**Data provided:**
▶

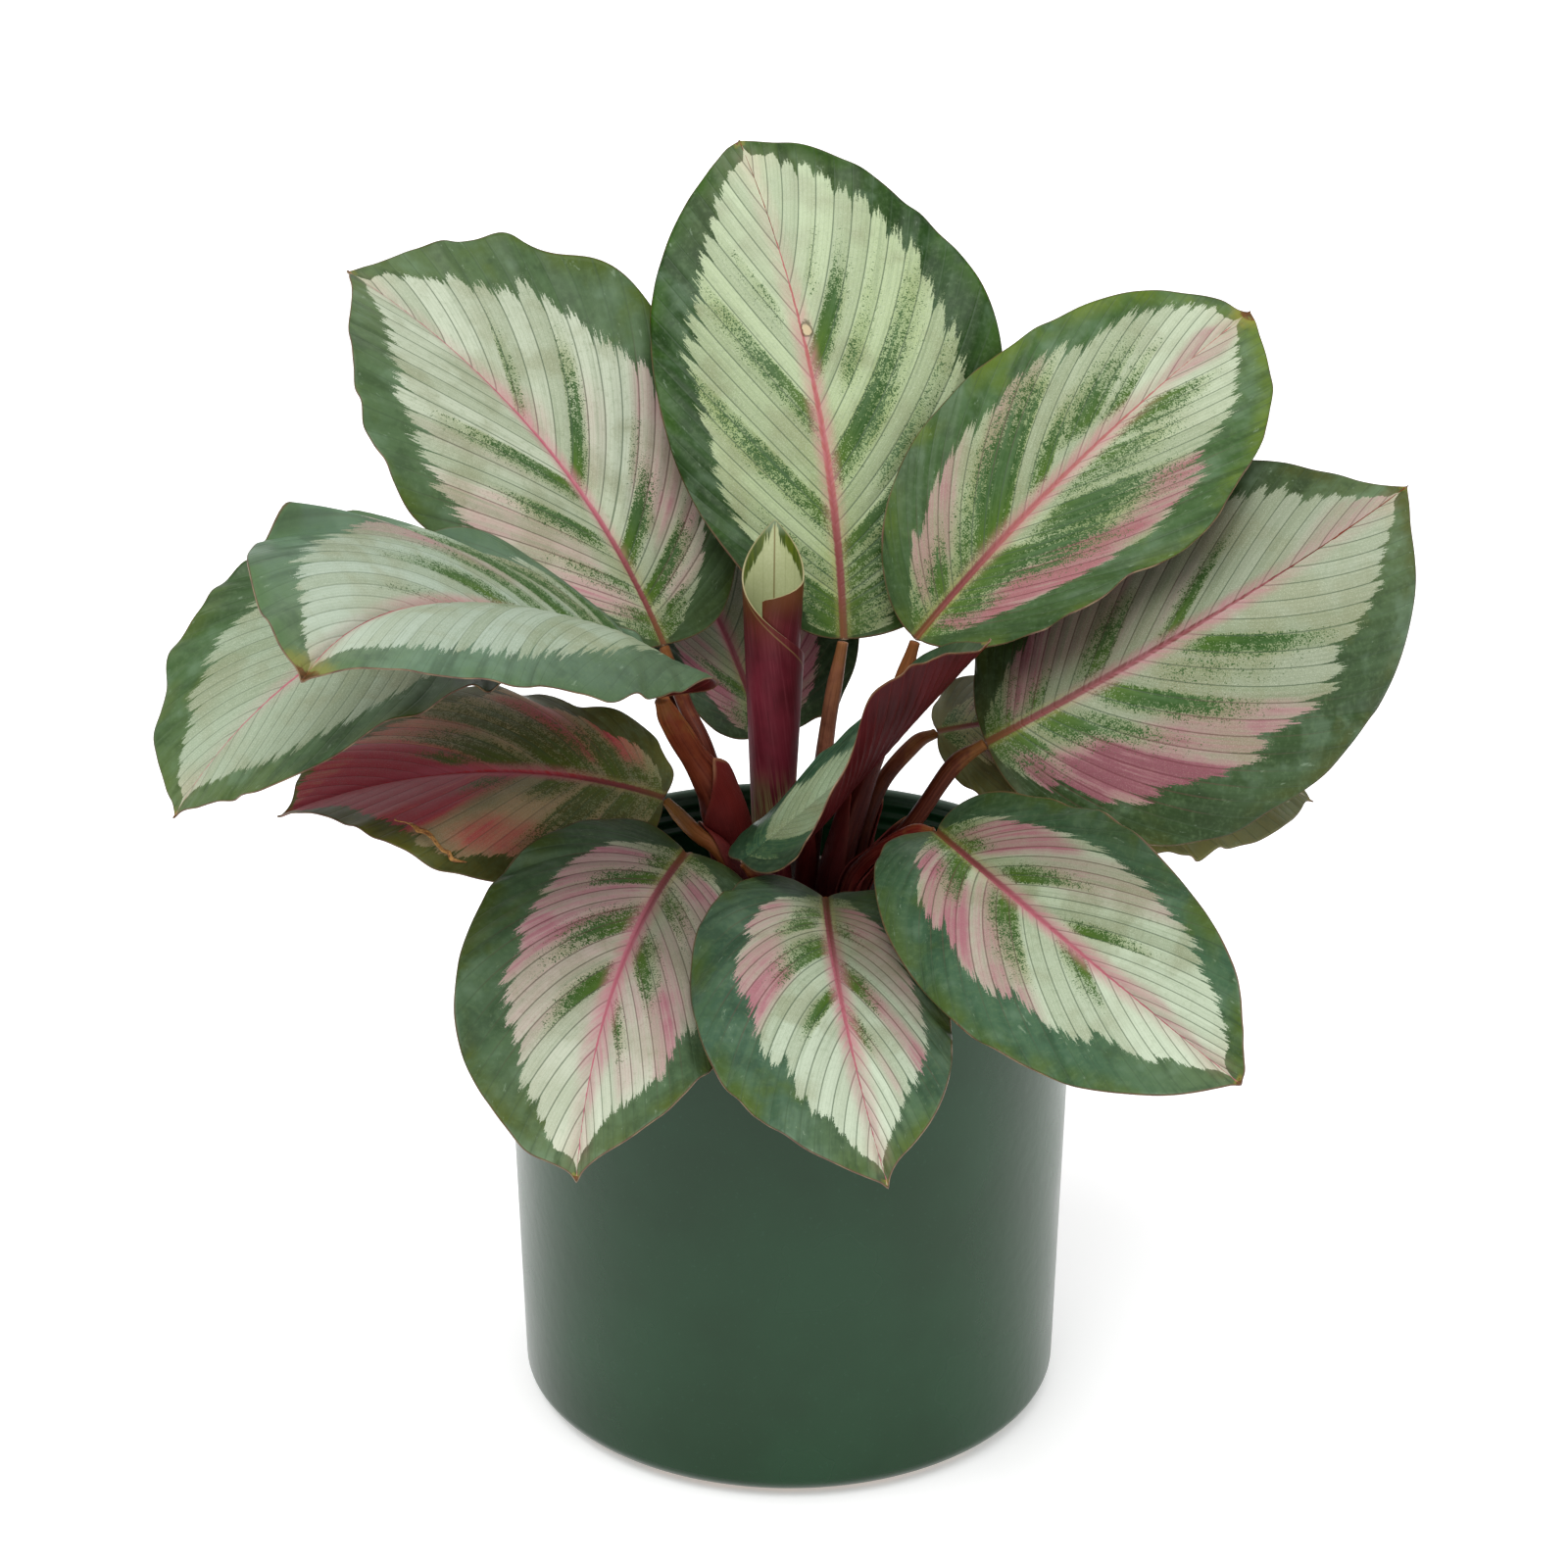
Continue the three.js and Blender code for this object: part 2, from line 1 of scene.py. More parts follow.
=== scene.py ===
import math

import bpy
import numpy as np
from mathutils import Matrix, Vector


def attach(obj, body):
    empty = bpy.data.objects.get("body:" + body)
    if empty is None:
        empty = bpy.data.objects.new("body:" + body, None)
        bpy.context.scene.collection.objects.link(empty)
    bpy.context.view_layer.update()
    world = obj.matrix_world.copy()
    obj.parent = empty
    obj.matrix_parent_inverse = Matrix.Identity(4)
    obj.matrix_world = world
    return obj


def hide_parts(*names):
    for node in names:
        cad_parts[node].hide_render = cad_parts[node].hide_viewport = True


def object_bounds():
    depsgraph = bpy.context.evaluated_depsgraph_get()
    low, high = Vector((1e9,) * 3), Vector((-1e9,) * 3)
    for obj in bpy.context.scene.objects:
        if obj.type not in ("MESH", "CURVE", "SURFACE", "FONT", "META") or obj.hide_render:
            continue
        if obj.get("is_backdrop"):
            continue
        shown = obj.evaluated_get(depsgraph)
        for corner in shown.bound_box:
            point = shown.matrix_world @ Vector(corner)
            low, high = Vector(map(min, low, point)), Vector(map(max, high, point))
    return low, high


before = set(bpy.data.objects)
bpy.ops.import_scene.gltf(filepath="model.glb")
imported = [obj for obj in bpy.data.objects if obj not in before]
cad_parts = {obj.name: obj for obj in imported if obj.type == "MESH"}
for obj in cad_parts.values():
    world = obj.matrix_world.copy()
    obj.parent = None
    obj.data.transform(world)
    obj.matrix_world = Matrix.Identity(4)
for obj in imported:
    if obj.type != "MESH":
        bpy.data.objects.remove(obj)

◀

**Exercise description:** Print out the whole listing exactly as it appears.

**Right answer:**
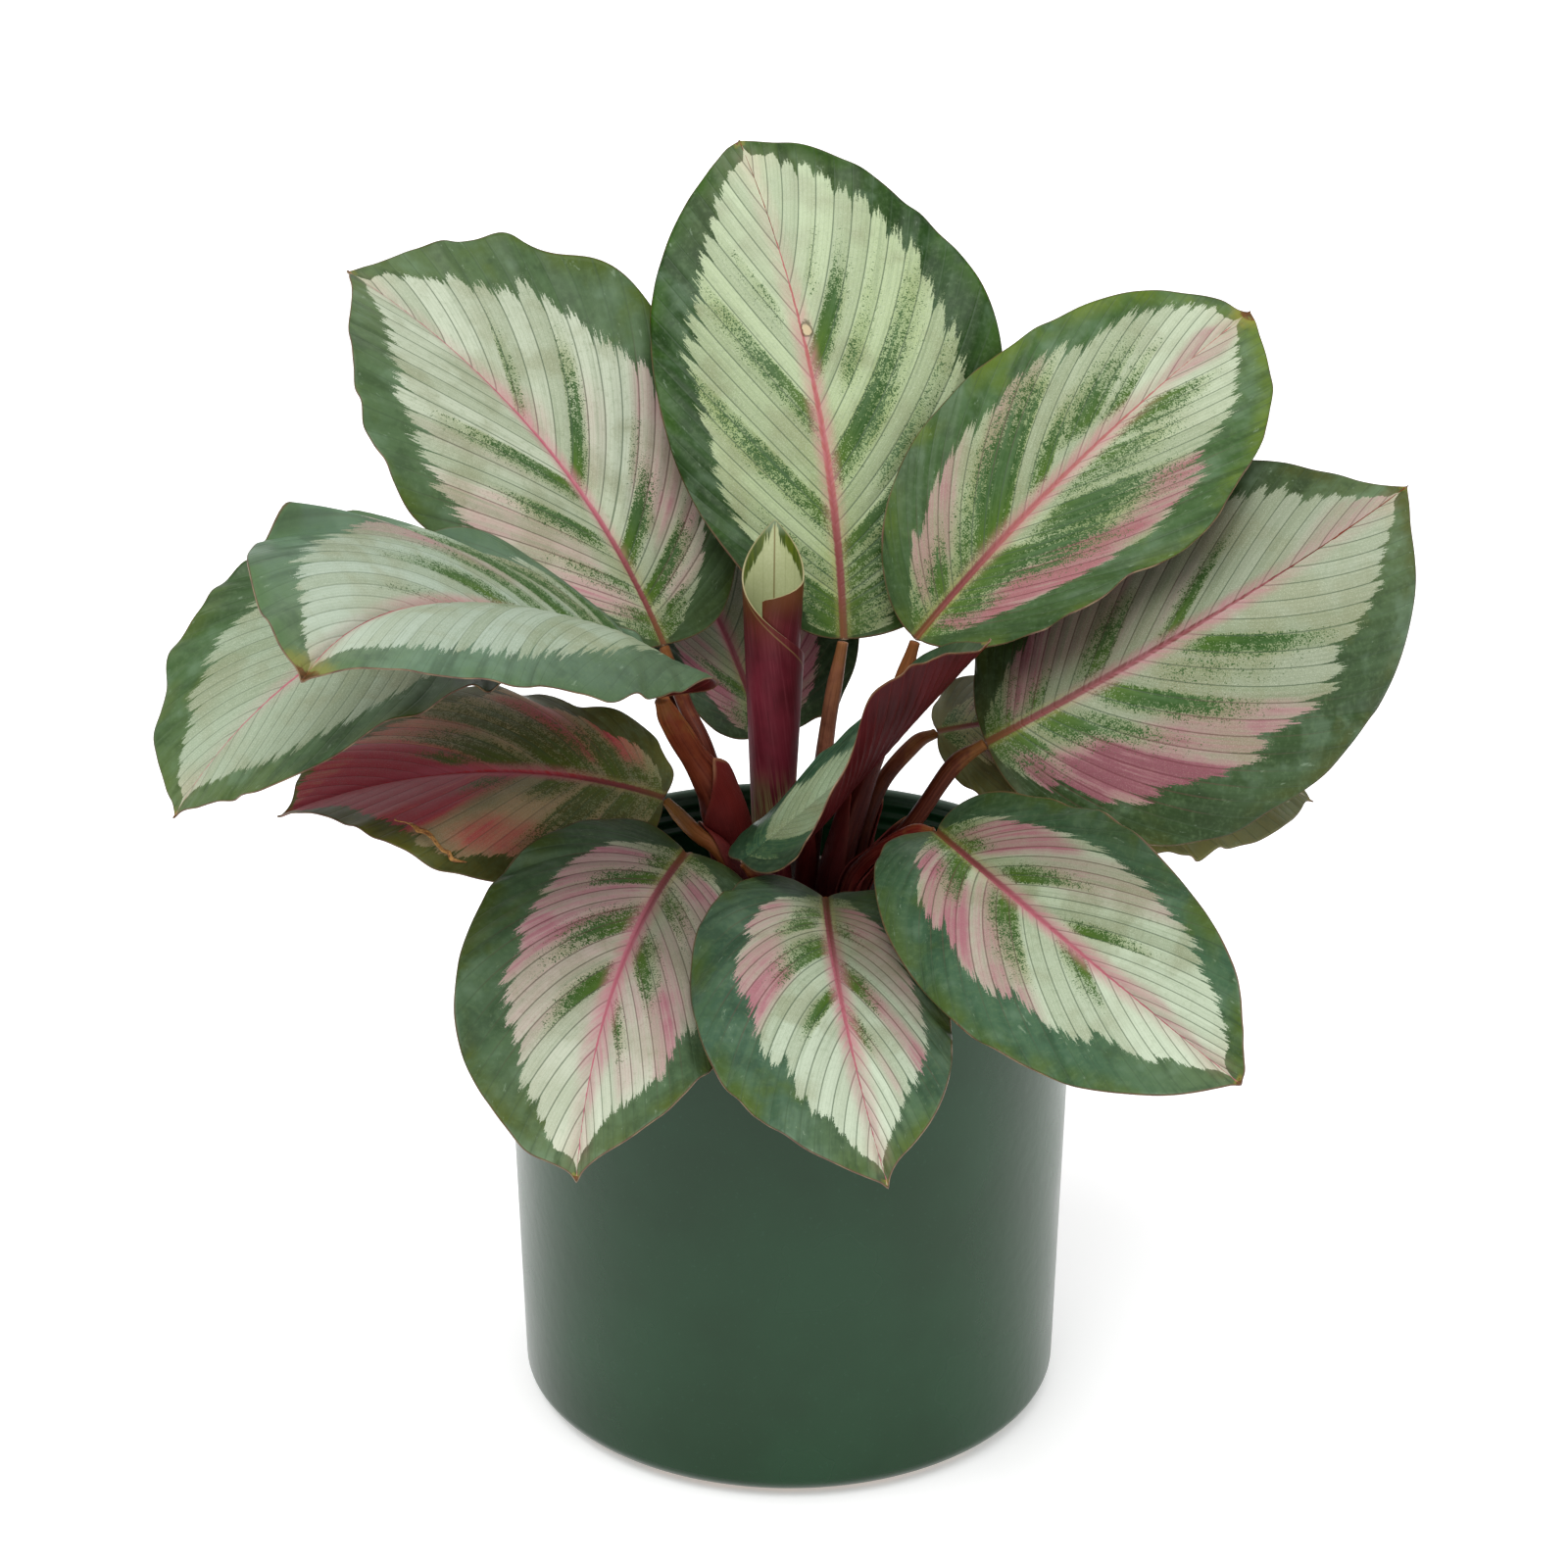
Continue the three.js and Blender code for this object: part 2, from line 1 of scene.py. More parts follow.
=== scene.py ===
import math

import bpy
import numpy as np
from mathutils import Matrix, Vector


def attach(obj, body):
    empty = bpy.data.objects.get("body:" + body)
    if empty is None:
        empty = bpy.data.objects.new("body:" + body, None)
        bpy.context.scene.collection.objects.link(empty)
    bpy.context.view_layer.update()
    world = obj.matrix_world.copy()
    obj.parent = empty
    obj.matrix_parent_inverse = Matrix.Identity(4)
    obj.matrix_world = world
    return obj


def hide_parts(*names):
    for node in names:
        cad_parts[node].hide_render = cad_parts[node].hide_viewport = True


def object_bounds():
    depsgraph = bpy.context.evaluated_depsgraph_get()
    low, high = Vector((1e9,) * 3), Vector((-1e9,) * 3)
    for obj in bpy.context.scene.objects:
        if obj.type not in ("MESH", "CURVE", "SURFACE", "FONT", "META") or obj.hide_render:
            continue
        if obj.get("is_backdrop"):
            continue
        shown = obj.evaluated_get(depsgraph)
        for corner in shown.bound_box:
            point = shown.matrix_world @ Vector(corner)
            low, high = Vector(map(min, low, point)), Vector(map(max, high, point))
    return low, high


before = set(bpy.data.objects)
bpy.ops.import_scene.gltf(filepath="model.glb")
imported = [obj for obj in bpy.data.objects if obj not in before]
cad_parts = {obj.name: obj for obj in imported if obj.type == "MESH"}
for obj in cad_parts.values():
    world = obj.matrix_world.copy()
    obj.parent = None
    obj.data.transform(world)
    obj.matrix_world = Matrix.Identity(4)
for obj in imported:
    if obj.type != "MESH":
        bpy.data.objects.remove(obj)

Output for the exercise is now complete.